All the thinking I do about poetry leads me back, always to Reverence for Life as the ground for poetic activity; because it seems the ground for Attention. This is not to put the cart before the horse: some sense of identity, at which we wonder; an innocent self-regard, which we see in infants and in the humblest forms of life; these come first, a center out of which Attention reaches. Without Attention—to the world outside us, to the voices within us—what poems could possibly come into existence? Attention is the exercise of Reverence for the “other forms of life that want to live.” The progression seems clear to me: from Reverence for Life to Attention to Life, from Attention to Life to a highly developed Seeing and Hearing, from Seeing and Hearing (faculties almost indistinguishable for the poet) to the Discovery and Revelation of Form, from Form to Song.

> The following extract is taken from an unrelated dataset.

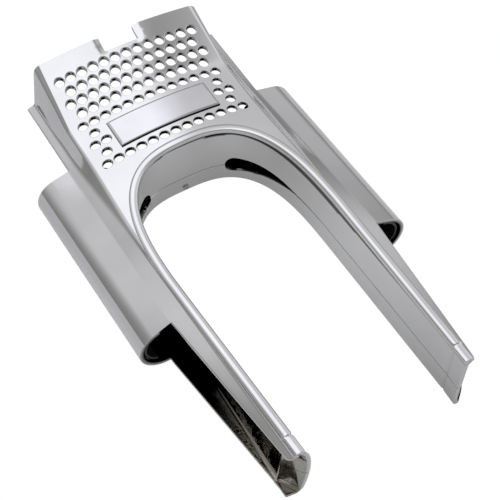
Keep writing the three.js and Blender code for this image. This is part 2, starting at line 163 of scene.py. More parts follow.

There’s a certain centeredness that pervades this book. I really get the feeling of person behind it who is in tune. Levertov seems to have a more sober (in the sense of unhurried, calm; not excessively fanciful) personality than her friend and correspondent Robert Duncan, such that when Levertov honors the poet’s vatic role, she is not wrapping the poet’s work in myth but rather elaborating a spiritual aspect that inheres in poetry. Readers who are not spiritually inclined can choose to interpret that spirituality as those aspects of the circuit of transmission and translation linking world, poet, reader, and language which are difficult to perceive consciously or are inaccessible to the writer while she is writing (as addressed in “Some Notes on Organic Form”). The poet of The Poet in the World models attention to the world’s apparent and occult, because she knows that knowing the world and singing it require both.